Police car siren flashing in the night showing ransomware gang hacked Belgian police

Ransomware Gang Hacks Belgian Police Unit While Targeting Municipality, Leaks Investigation Reports

The Ragnar Locker ransomware gang exposed sensitive data of a Belgian police unit while mistaking it for the municipality of Zwijndrecht.

Belgian media outlets called this data leak one of the biggest public service exposures in the country’s history, which also did expose people who reported crimes. Thus, the exposure could affect law enforcement operations and investigations by endangering witnesses and alerting suspects.

Ransomware gang exposed Belgian police unit’s investigation reports

The double extortion ransomware gang published the stolen information on its ‘name and shame’ dark web data leak site.

Leaked data exposed includes confidential information such as investigation reports, criminal records, thousands of license plates, traffic fines, personnel files, telephone research, and crime files, including child abuse images. The leak also exposed traffic camera recordings that could uncover people’s whereabouts at specific times, thus violating their privacy and endangering their safety.

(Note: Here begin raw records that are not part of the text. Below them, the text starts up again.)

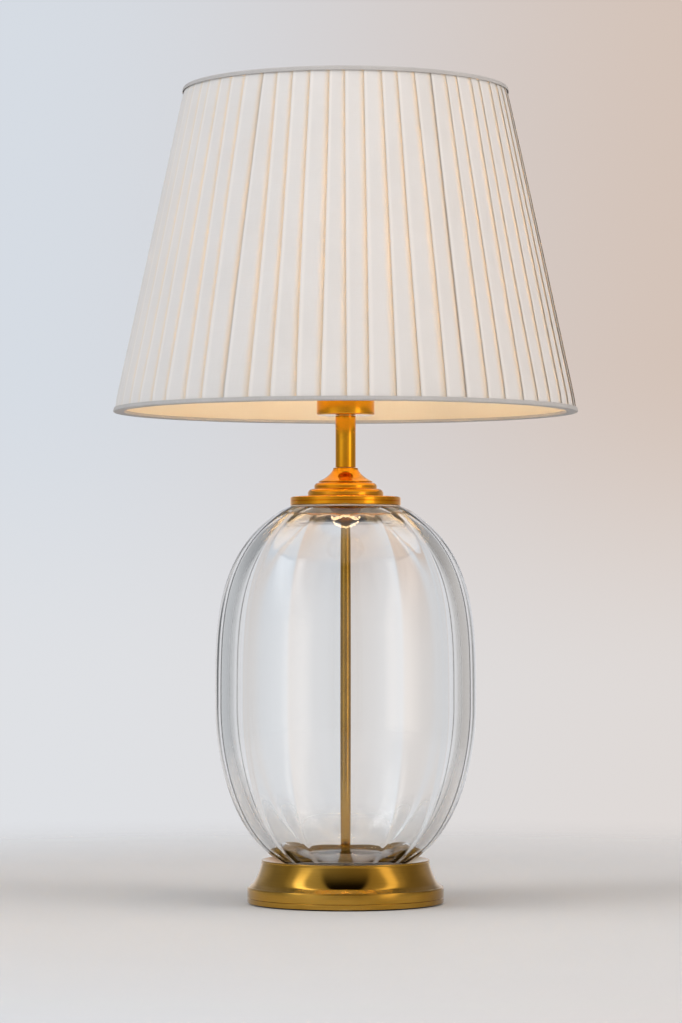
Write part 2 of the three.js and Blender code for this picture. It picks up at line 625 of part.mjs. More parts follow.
function addCollar() {
  const flangeTop = flangeBottom + FLANGE_THICKNESS;
  const spigotRadius = MOUTH_RADIUS - 1;
  const flange = drawn((path) => {
    path.moveTo(FIT_BORE, flangeBottom - SPIGOT_LENGTH);
    path.lineTo(spigotRadius, flangeBottom - SPIGOT_LENGTH);
    path.lineTo(spigotRadius, flangeBottom);
    path.lineTo(FLANGE_RADIUS - 1, flangeBottom);
    path.quadraticCurveTo(FLANGE_RADIUS, flangeBottom, FLANGE_RADIUS, flangeBottom + 1);
    path.lineTo(FLANGE_RADIUS, flangeTop - FLANGE_ROUND);
    path.quadraticCurveTo(FLANGE_RADIUS, flangeTop, FLANGE_RADIUS - FLANGE_ROUND, flangeTop);
    path.lineTo(FIT_BORE, flangeTop);
  }, 2);
  add('collar_flange', turned(flange, LARGE_ROUND), 'brightGold');

  const stepTop = stepBottom + STEP_HEIGHT;
  const upperTop = stepTop + UPPER_STEP_HEIGHT;
  const steps = drawn((path) => {
    path.moveTo(FIT_BORE, stepBottom);
    path.lineTo(STEP_RADIUS, stepBottom);
    path.quadraticCurveTo(STEP_RADIUS + 0.4, stepTop - 1, STEP_RADIUS - 2.4, stepTop);
    path.lineTo(UPPER_STEP_RADIUS + 1, stepTop + 0.4);
    path.quadraticCurveTo(UPPER_STEP_RADIUS + 1.2, upperTop - 1, UPPER_STEP_RADIUS - 1.8, upperTop);
    path.lineTo(FIT_BORE, upperTop);
  });
  add('step_ring', turned(steps, LARGE_ROUND), 'brightGold');

  const coneTop = coneBottom + CONE_HEIGHT;
  const cone = drawn((path) => {
    path.moveTo(FIT_BORE, coneBottom);
    path.lineTo(CONE_FOOT_RADIUS, coneBottom);
    path.quadraticCurveTo(CONE_TOP_RADIUS + 3.4, coneBottom + CONE_HEIGHT * 0.45, CONE_TOP_RADIUS, coneTop);
    path.lineTo(FIT_BORE, coneTop);
  }, 5);
  add('neck_cone', turned(cone, LARGE_ROUND), 'brightGold');

  const stem = ring(STEM_RADIUS - STEM_WALL, STEM_RADIUS, stemBottom, stemBottom + STEM_LENGTH, MEDIUM_ROUND);
  add('stem_tube', stem, 'brightGold');
}

// ---------------------------------------------------------------- lampholder

function addHolder() {
  const cupInner = CUP_RADIUS - CUP_WALL;
  const cup = drawn((path) => {
    path.moveTo(FIT_BORE, cupBottom);
    path.lineTo(CUP_RADIUS - CUP_EDGE_ROUND, cupBottom);
    path.quadraticCurveTo(CUP_RADIUS, cupBottom, CUP_RADIUS, cupBottom + CUP_EDGE_ROUND);
    path.lineTo(CUP_RADIUS, cupTop);
    path.lineTo(cupInner, cupTop);
    path.lineTo(cupInner, cupBottom + CUP_WALL);
    path.lineTo(FIT_BORE, cupBottom + CUP_WALL);
  }, 2);
  add('holder_cup', turned(cup, MEDIUM_ROUND), 'brightGold');

  const terminalBore = TERMINAL_SCREW_RADIUS + CLEARANCE;
  const bores = [-1, 1].map((side) => {
    const bore = cylinder(terminalBore, holderBaseBottom - 1, holderBaseTop + 1, 12);
    return bore.translate(side * TERMINAL_SPREAD, 0, 0);
  });
  const base = cylinder(cupInner - 2 * CLEARANCE, holderBaseBottom, holderBaseTop, MEDIUM_ROUND);
  add('holder_base', cut(base, ...bores), 'whitePlastic');

  const headBottom = holderBaseBottom - CLEARANCE - TERMINAL_HEAD_HEIGHT;
  const headTop = holderBaseBottom - CLEARANCE;
  const screw = [
    [0, headBottom],
    [TERMINAL_HEAD_RADIUS, headBottom],
    [TERMINAL_HEAD_RADIUS, headTop],
    [TERMINAL_SCREW_RADIUS, headTop],
    [TERMINAL_SCREW_RADIUS, holderBaseTop],
    [0, holderBaseTop],
  ];
  add('live_terminal', turned(screw, 12), 'brass').position.set(-TERMINAL_SPREAD, 0, 0);
  add('neutral_terminal', turned(screw, 12), 'brass').position.set(TERMINAL_SPREAD, 0, 0);

  const barrelBore = SCREW_SHELL_RADIUS + 2 * CLEARANCE;
  const shoulderTop = shoulderRingBottom + SHOULDER_RING_THICKNESS;
  const barrel = [
    [barrelBore, barrelBottom],
    [BARREL_RADIUS, barrelBottom],
    [BARREL_RADIUS, shoulderRingBottom],
    [CUP_RADIUS + SHOULDER_RING_PROUD, shoulderRingBottom],
    [CUP_RADIUS + SHOULDER_RING_PROUD, shoulderTop],
    [BARREL_RADIUS, shoulderTop],
    [BARREL_RADIUS, barrelTop],
    [barrelBore, barrelTop],
  ];
  add('holder_barrel', turned(barrel, MEDIUM_ROUND), 'whitePlastic');

  const shellInner = SCREW_SHELL_RADIUS - SCREW_SHELL_WALL;
  const shellTop = screwShellBottom + SCREW_SHELL_HEIGHT;
  add('screw_shell', ring(shellInner, SCREW_SHELL_RADIUS, screwShellBottom, shellTop, MEDIUM_ROUND), 'brass');

  const stripFoot = holderBaseTop + CLEARANCE;
  const stripEdge = SCREW_SHELL_RADIUS - 0.4;
  const strip = [
    [TERMINAL_SPREAD - 3, stripFoot],
    [stripEdge, stripFoot],
    [stripEdge, screwShellBottom - CLEARANCE],
    [stripEdge - STRIP_THICKNESS, screwShellBottom - CLEARANCE],
    [stripEdge - STRIP_THICKNESS, stripFoot + STRIP_THICKNESS],
    [TERMINAL_SPREAD - 3, stripFoot + STRIP_THICKNESS],
  ];
  add('side_contact', pressed(strip, STRIP_WIDTH), 'brass');

  const shoulder = contactBottom + CONTACT_THICKNESS;
  const tongue = [
    [-TERMINAL_SPREAD, contactBottom],
    [CONTACT_WIDTH / 2, contactBottom],
    [CONTACT_WIDTH / 2, shoulder],
    [CONTACT_WIDTH / 4, contactTop],
    [-CONTACT_WIDTH / 4, contactTop],
    [-CONTACT_WIDTH / 2, shoulder],
    [-TERMINAL_SPREAD, shoulder],
  ];
  add('centre_contact', pressed(tongue, CONTACT_WIDTH), 'brass');

  const clampTop = clampBottom + CLAMP_RING_HEIGHT;
  const clamp = ring(CLAMP_BORE, FITTER_RADIUS, clampBottom, clampTop, MEDIUM_ROUND);
  const position = clamp.getAttribute('position');
  for (let i = 0; i < position.count; i += 1) {
    const [x, y] = [position.getX(i), position.getY(i)];
    const slice = Math.round((Math.atan2(y, x) / (2 * Math.PI)) * MEDIUM_ROUND);
    const radius = Math.hypot(x, y);
    const inGroove = slice % 2 !== 0 && radius > FITTER_RADIUS - CLAMP_RIB;
    const scale = inGroove ? (radius - CLAMP_RIB) / radius : 1;
    position.setXY(i, x * scale, y * scale);
  }
  add('shade_clamp_ring', clamp, 'whitePlastic');
}

// ---------------------------------------------------------------- bulb

function globeProfile(skin) {
  const radius = BULB_RADIUS - skin;
  const neck = BULB_NECK_RADIUS - skin;
  const centre = bulbBottom + BULB_LENGTH - BULB_RADIUS;
  const join = -Math.PI / 3.6;
  const capTop = capBottom + CAP_HEIGHT;
  return drawn((path) => {
    path.moveTo(neck, capTop - 10);
    path.lineTo(neck, capTop + 3);
    path.quadraticCurveTo(neck + 1.2, capTop + 14, radius * Math.cos(join), centre + radius * Math.sin(join));
    path.absarc(0, centre, radius, join, Math.PI / 2);
  }, 4);
}

function addBulb() {
  const outside = globeProfile(0);
  const inside = globeProfile(BULB_WALL).reverse();
  [outside.at(-1), inside[0]].forEach((pole) => pole.setX(0));
  const globe = [...outside, ...inside];
  add('bulb_globe', turned(globe, MEDIUM_ROUND), 'opalGlass');

  const capTop = capBottom + CAP_HEIGHT;
  const capInner = CAP_RADIUS - CAP_WALL;
  add('bulb_cap', ring(capInner, CAP_RADIUS, capBottom, capTop, MEDIUM_ROUND), 'nickel');

  const insulatorTop = insulatorBottom + INSULATOR_HEIGHT;
  const insulator = [
    [0, insulatorBottom],
    [TIP_RADIUS + 0.6, insulatorBottom],
    [CAP_RADIUS - 0.8, insulatorTop],
    [0, insulatorTop],
  ];
  add('bulb_insulator', turned(insulator, MEDIUM_ROUND), 'blackPlastic');

  const tip = [
    [0, bulbBottom],
    [TIP_RADIUS * 0.6, bulbBottom],
    [TIP_RADIUS, bulbBottom + TIP_HEIGHT * 0.6],
    [TIP_RADIUS, bulbBottom + TIP_HEIGHT],
    [0, bulbBottom + TIP_HEIGHT],
  ];
  add('bulb_tip', turned(tip, SMALL_ROUND), 'nickel');
}

// ---------------------------------------------------------------- shade

// The shade's outer cone; every layer lies a fixed inset inside it.
function coneRadius(height, inset = 0) {
  const share = (height - shadeBottom) / SHADE_HEIGHT;
  return THREE.MathUtils.lerp(SHADE_BOTTOM_RADIUS, SHADE_TOP_RADIUS, share) - inset;
}

function coneShell(inset, thickness, bottom, top) {
  const profile = [
    [coneRadius(bottom, inset + thickness), bottom],
    [coneRadius(bottom, inset), bottom],
    [coneRadius(top, inset), top],
    [coneRadius(top, inset + thickness), top],
  ];
  return turned(profile, LARGE_ROUND);
}

// The binding tape folds over an edge: an outer leg, a web past the edge and an inner leg.
function bindingProfile(edge, inward) {
  const web = edge + inward * BINDING_THICKNESS;
  const legEnd = edge + inward * BINDING_DEPTH;
  const corner = (inset, height) => [coneRadius(height, inset), height];
  return [
    corner(0, edge),
    corner(0, legEnd),
    corner(BINDING_THICKNESS, legEnd),
    corner(BINDING_THICKNESS, web),
    corner(innerLegInset, web),
    corner(innerLegInset, legEnd),
    corner(innerLegInset + BINDING_THICKNESS, legEnd),
    corner(innerLegInset + BINDING_THICKNESS, edge),
  ];
}

function addShade() {
  const shade = new THREE.Group();
  lamp.add(shade);

  const cover = coneShell(coverInset, COVER_THICKNESS, fabricBottom, fabricTop);
  add('pleated_cover', cover, 'pleatedFabric', shade);
  for (const [name, height] of [['bottom_ring', lowerWireHeight], ['top_ring', upperWireHeight]]) {
    const hoop = wireRing(coneRadius(height, wireInset), height, WIRE_RADIUS, LARGE_ROUND);
    add(name, hoop, 'whiteWireCoat', shade);
  }
  add('bottom_binding', turned(bindingProfile(shadeBottom, 1), LARGE_ROUND), 'binding', shade);
  add('top_binding', turned(bindingProfile(shadeTop, -1), LARGE_ROUND), 'binding', shade);

  const strutBottom = lowerWireHeight + WIRE_RADIUS + CLEARANCE;
  const strutTop = upperWireHeight - WIRE_RADIUS - CLEARANCE;
  for (let i = 0; i < STRUTS; i += 1) {
    const angle = (i * 2 * Math.PI) / STRUTS;
    const foot = atAngle(coneRadius(strutBottom, wireInset), angle, strutBottom);
    const head = atAngle(coneRadius(strutTop, wireInset), angle, strutTop);
    addWire(`strut_${i + 1}`, foot, head, STRUT_RADIUS, 'whiteWireCoat', shade);
  }

  const fitter = ring(CLAMP_BORE, FITTER_RADIUS, fitterBottom, fitterTop, MEDIUM_ROUND);
  add('fitter_ring', fitter, 'whiteWireCoat', shade);

  const armHeight = (fitterBottom + fitterTop) / 2;
  const armEnd = coneRadius(armHeight, wireInset) - STRUT_RADIUS - 2 * CLEARANCE;
  const slits = [];
  for (let i = 0; i < ARMS; i += 1) {
    const angle = Math.PI / 3 + (i * 2 * Math.PI) / ARMS;
    const inner = atAngle(FITTER_RADIUS + CLEARANCE, angle, armHeight);
    const outer = atAngle(armEnd, angle, armHeight);
    addWire(`fitter_arm_${i + 1}`, inner, outer, WIRE_RADIUS, 'whiteWireCoat', shade);
    const slit = cylinder(WIRE_RADIUS + 2 * CLEARANCE, FITTER_RADIUS, SHADE_BOTTOM_RADIUS, 8);
    slits.push(slit.rotateY(Math.PI / 2).rotateZ(angle).translate(0, 0, armHeight));
  }
  const lining = coneShell(liningInset, LINING_THICKNESS, fabricBottom, fabricTop);
  add('shade_lining', cut(lining, ...slits), 'lining', shade);
}

addBase();
addPipe();
addGlass();
addCollar();
addHolder();
addBulb();
addShade();

export default lamp;
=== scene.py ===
# %% [markdown]
# # A table lamp with a fluted glass body and a knife-pleated shade
# The lamp stands on a turned brass base. A thick glass body sits in the base's dish, a gold tube runs
# up its middle, and a stepped collar and a stem carry the lampholder. The shade is a wire cone with
# a cloth lining inside and a pleated cover outside, bound with tape at both rims.
# The working parts come from the CAD frame, and what shows is made finer round them here.

# %% Load the frame
import math

import bpy
import numpy as np
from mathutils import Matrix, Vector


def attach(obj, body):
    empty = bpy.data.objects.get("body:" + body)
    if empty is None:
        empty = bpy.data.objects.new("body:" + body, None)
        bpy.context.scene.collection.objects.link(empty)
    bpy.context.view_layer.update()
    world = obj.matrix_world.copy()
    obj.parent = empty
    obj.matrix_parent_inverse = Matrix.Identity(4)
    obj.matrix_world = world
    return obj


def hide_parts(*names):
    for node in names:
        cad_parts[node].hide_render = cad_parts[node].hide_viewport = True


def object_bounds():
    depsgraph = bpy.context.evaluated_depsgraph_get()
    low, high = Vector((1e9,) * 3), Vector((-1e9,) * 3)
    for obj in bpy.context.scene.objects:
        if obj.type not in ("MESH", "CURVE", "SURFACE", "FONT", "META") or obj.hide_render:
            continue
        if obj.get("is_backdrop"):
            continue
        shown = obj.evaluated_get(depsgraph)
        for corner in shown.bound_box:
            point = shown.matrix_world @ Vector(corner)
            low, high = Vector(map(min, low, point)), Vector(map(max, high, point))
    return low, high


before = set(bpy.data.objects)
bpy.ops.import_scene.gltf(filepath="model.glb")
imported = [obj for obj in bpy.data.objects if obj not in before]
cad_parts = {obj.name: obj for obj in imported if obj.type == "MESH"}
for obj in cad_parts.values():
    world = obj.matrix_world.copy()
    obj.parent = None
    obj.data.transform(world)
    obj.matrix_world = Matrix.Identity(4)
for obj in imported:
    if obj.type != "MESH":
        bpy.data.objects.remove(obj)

MM = 0.001
FULL_TURN = 2 * math.pi
cad_low, cad_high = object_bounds()
size_mm = [round(1000 * side) for side in cad_high - cad_low]
print(f"the frame is {size_mm} mm and has {len(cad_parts)} nodes")

# %% [markdown]
# ## Room, light and camera
# A plain pale floor keeps the eye on the lamp. The room's light is a soft gradient, cool on one side
# and warm on the other, because clear glass and polished metal show nothing but what is round them.
# The room has a bright zone on either side of the front and a dark gap between, and these give turned
# brass its bright flanks and its dark middle. Soft boxes light the cloth. A long lens from far away
# keeps the rims nearly flat.

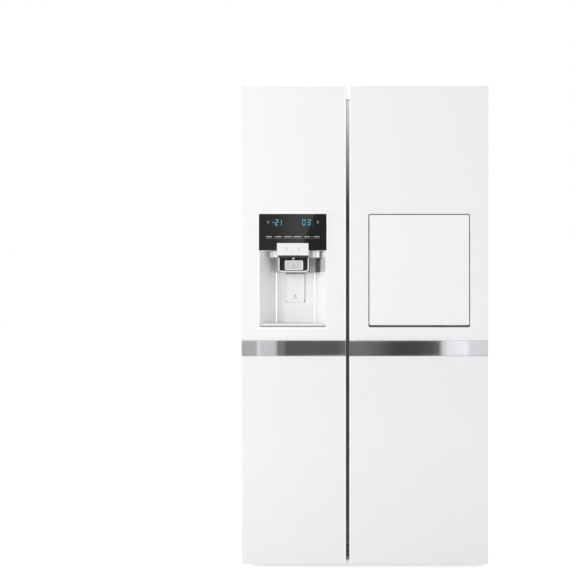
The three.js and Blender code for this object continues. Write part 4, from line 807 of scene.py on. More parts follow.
    def place(self, name: str, finish: Finish, body: Body, *replaced: str) -> bpy.types.Object:
        """Turns the mesh into a piece of the object.

        Args:
            name: the piece's name.
            finish: its finish.
            body: the body it rides on.
            *replaced: CAD nodes that it stands for.

        Returns:
            The piece.
        """
        for face in self.bm.faces:
            face.smooth = True
        for edge in self.bm.edges:
            edge.smooth = edge.calc_face_angle(0) < SMOOTH_BELOW
        bmesh.ops.scale(self.bm, vec=(MM, MM, MM), verts=list(self.bm.verts))
        mesh = bpy.data.meshes.new(name)
        self.bm.to_mesh(mesh)
        self.bm.free()
        mesh.materials.append(material(finish))
        piece = bpy.data.objects.new(name, mesh)
        bpy.context.scene.collection.objects.link(piece)
        weighted = piece.modifiers.new("even_shading", "WEIGHTED_NORMAL")
        weighted.keep_sharp = True
        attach(piece, body.value)
        if replaced:
            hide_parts(*replaced)
        LOG.info("%s rides on %s in %s", name, body.value, finish.name)
        return piece


def eased(node: str, width: float, segments: int) -> Shape:
    """Copies a CAD node and eases its sharp edges.

    Args:
        node: the node's name.
        width: radius of the eased edges in millimetres.
        segments: faces across each eased edge.

    Returns:
        The copy, ready to be placed in the node's stead.
    """
    shape = Shape()
    shape.bm.from_mesh(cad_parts[node].data)
    bmesh.ops.scale(shape.bm, vec=(1 / MM,) * 3, verts=list(shape.bm.verts))
    bmesh.ops.remove_doubles(shape.bm, verts=list(shape.bm.verts), dist=0.004)
    sharp = [e for e in shape.bm.edges if len(e.link_faces) == 2 and e.calc_face_angle(0) > SMOOTH_BELOW]
    shape.bevel(sharp, width, segments)
    return shape


def refine(node: str, name: str, finish: Finish, body: Body, width: float, segments: int = 2) -> None:
    """Places an eased copy of a CAD node in its stead.

    Args:
        node: the node's name.
        name: the name of the piece that replaces it.
        finish: the piece's finish.
        body: the body it rides on.
        width: radius of the eased edges in millimetres.
        segments: faces across each eased edge.
    """
    eased(node, width, segments).place(name, finish, body, node)


# -------------------- studio
BAND_SHADES: tuple[Span, ...] = (  # place across in metres, and grey
    (-0.93, 0.44), (-0.80, 0.46), (-0.785, 0.8), (-0.76, 0.62), (-0.655, 0.6), (-0.64, 0.17),
    (-0.60, 0.22), (-0.58, 0.11), (-0.2, 0.1), (-0.15, 0.15), (-0.07, 0.17), (0.02, 0.16), (0.13, 0.1),
    (0.22, 0.06), (0.37, 0.062), (0.5, 0.09), (0.545, 0.14), (0.565, 0.6), (0.61, 0.86), (0.75, 0.98),
    (0.77, 0.75), (0.93, 0.72),
)
GREY_TINT = (1.0, 0.985, 1.015)  # what turns a grey of the flags slightly cool


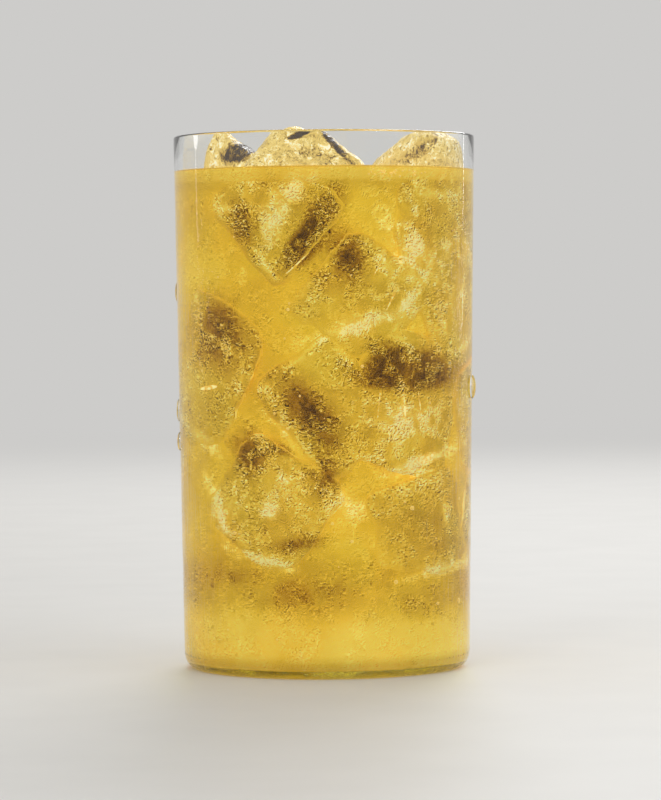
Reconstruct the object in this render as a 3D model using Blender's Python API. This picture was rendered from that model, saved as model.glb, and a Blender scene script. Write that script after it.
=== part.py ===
"""A tall, thin-walled glass of iced agave lemonade, full nearly to the rim, with three pieces of ice
standing out of it and beads of water on its outside. Metres, +Z up, the origin on the table under
the middle of the glass. The front, as it is usually seen, faces -Y."""

import math
import random

import bmesh
import bpy
from mathutils import Euler, Matrix, Vector, noise

# The glass: a slightly tapered cooler.
GLASS_HEIGHT = 0.134
RIM_RADIUS = 0.038
BASE_RADIUS = 0.0362
WALL = 0.0011
FLOOR = 0.0022
HEEL_RISE = 0.0042
HEEL_RUN = 0.0026
INNER_HEEL = 0.0030
FOOT_INNER_RADIUS = 0.0275
PUNT_RUN = 0.0030
PUNT_DEPTH = 0.0007
SIDES = 72
HEEL_STEPS = 5
RIM_STEPS = 4

# The drink stands this far below the rim and climbs the wall a little all round.
FREE_SPACE = 0.0092
MENISCUS_RISE = 0.0005
MENISCUS_RUN = 0.0024
MENISCUS_STEPS = 3
GAP = 0.0003
DRINK_LEVEL = GLASS_HEIGHT - FREE_SPACE

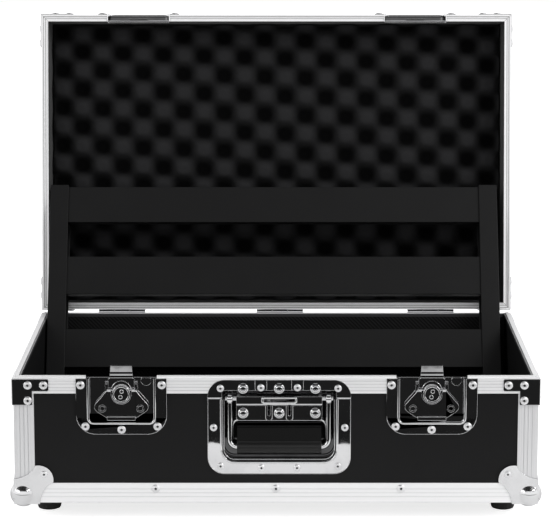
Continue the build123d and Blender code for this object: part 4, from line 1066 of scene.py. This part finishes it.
@dataclass
class Rivets(Hardware):
    """Every rivet of the case: a domed head with a dimple where its mandrel was."""

    radius: float = 5.25
    height: float = 2.0
    hole: float = 1.6
    sides: int = 14
    # Shares of the radius and the height up the dome, then of the hole's radius and the height.
    dome: tuple[tuple[float, float], ...] = (
        (1, 0), (1, 0.2), (0.92, 0.52), (0.74, 0.78), (0.5, 0.92))
    dimple: tuple[tuple[float, float], ...] = ((1, 1), (0.95, 0.3))

    def head(self) -> Piece:
        """One rivet head on z = 0, facing +z."""
        rings = [(self.radius * wide, self.height * up) for wide, up in self.dome]
        rings += [(self.hole * wide, self.height * up) for wide, up in self.dimple]
        return turned(rings, around=self.sides)

    def build(self) -> None:
        """Set a head at every rivet of every row."""
        limit = (1.1 * self.hole * MM) ** 2 * math.pi
        for name, half in (("base_rivets", Rides.BASE), ("handle_rivets", Rides.BASE),
                           ("lid_rivets", Rides.LID)):
            places = head_places(self.nodes[name], half.matrix(), self.radius)
            heads = copies(self.head(), places)
            smooth(heads)
            settle(heads, name + "_domed", half.value, "chrome", self.finishes.steel, name)
            # Painted shade in the dimple of each head.
            dress_faces(heads, self.finishes.hole, half,
                        lambda f, centre: len(f.vertices) == self.sides and f.area < limit)


@dataclass
class Feet(Hardware):
    """Four moulded rubber feet with a flared top and a rounded bottom."""

    radius: float = 18.0
    from_side: float = 36.5
    from_front: float = 66.5
    # How much narrower than the radius the foot is, and the height over the ground, going up.
    profile: tuple[tuple[float, float], ...] = (
        (9.0, 0), (6.6, 0), (4.4, 0.8), (3.4, 2.6), (2.6, 7), (1.9, 12), (0.9, 17), (0.1, 20.5),
        (0.05, GROUND + 0.9))

    def build(self) -> None:
        """Turn one foot and copy it to the four places."""
        foot = turned([(self.radius - less, up - GROUND) for less, up in self.profile],
                      around=48)
        across, along = WIDTH / 2 - self.from_side, (self.from_front, DEPTH - self.from_front)
        feet = copies(foot, [base_matrix() @ Matrix.Translation((x, y, 0))
                             for x in (-across, across) for y in along])
        smooth(feet)
        settle(feet, "moulded_feet", "base", "foot_rubber", self.finishes.foot, "base_feet")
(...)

Other sensitive details leaked include the names, phone numbers, and subscriber and SMS metadata of people under covert police investigation. This information could alert the suspects of ongoing investigations, allowing them to destroy evidence and eliminate potential witnesses.

According to Belgian local media, the ransomware gang exposed 18 years of data collected by the Belgian police unit from 2006 until September 2022. Although the leak affects a small Belgian police unit, it could affect thousands of citizens.

“This attack shows the severe consequences of cyber attacks, with people who have reported crime or abuse potentially having their personal data leaked online. Criminal investigations could be compromised, and vulnerable individuals placed in genuine harm,” said Oliver Pinson-Roxburgh, CEO of Defense.com.

According to Pinson-Roxburgh, organizations holding sensitive data need strong cyber defenses to protect their operations and human lives. Failure to which, “life-threatening situations” could arise, leading to erosion of public confidence in such organizations.

Belgian police unit blames human error

The Zwijndrecht police unit in Antwerp, Belgium, downplayed the incident, blaming it on human error.

Marc Snels, the Zwijndrecht police chief, told a local media station VRT that the data was related to an administrative network containing personnel data such as staff lists and staff party photos. However, he admitted that the data leak contained sensitive information, although they usually “try to put it only on the professional network.”

Snels also described the child abuse image, included by mistake in the cache of information stolen by the Ragnar Locker ransomware gang, as “very painful.”

Ragnar Locker ransomware gang demanded ransom from Belgian police unit

Zwijndrecht police chief confirmed that the ransomware gang had demanded ransomware to keep the data leak under wraps, but the local police unit rejected the request. However, Snels did not disclose the amount that the Ragnar Locker ransomware gang demanded as ransom.

Meanwhile, the Belgian police unit has begun notifying individuals impacted by the data leak and launched an investigation into the hacking incident.

Experts believe that the ransomware gang targeted a poorly protected Citrix endpoint as the initial gateway into the police networks. Other sources claim that the threat actor accessed the network by guessing a password.

Nonetheless, a high severity (CVSS v3 8.1) vulnerability CVE-2022-27511 in Citrix Server’s Application Delivery Management (ADM) feature could allow a threat actor to reset an administrator’s password during device reboot.

Being a small police department, the Zwijndrecht police unit might have lacked the expertise to address critical vulnerabilities on its systems, thus leading to the current predicament.

“This most recent attack, which attacked a weakly protected Citrix endpoint, highlights the need for businesses to secure every area of their digital infrastructure or threat actors like Ragnar Locker will take advantage,” Pinson-Roxburgh said.

However, the Belgian police unit has not disclosed how the ransomware gang infiltrated its systems, citing an ongoing investigation.

First detected in April 2020, Ragnar Locker is a ransomware extortion group that targets Windows and Linux machines.

In March 2022, the FBI issued a flash alert over the ransomware group that had targeted at least 52 entities across 10 critical infrastructure entities in the manufacturing, energy, financial services, government, and information technology sectors.

“The attack by the Ragnar Locker ransomware gang follows a well-trodden path by the group of going after public sector bodies and exposing sensitive data,” Pinson-Roxburgh added. “Government organizations need to be aware of the threat posed by this particular group. This year alone, they have targeted Greece’s natural gas operator, Air Portugal, and multiple infrastructure organizations in the US.”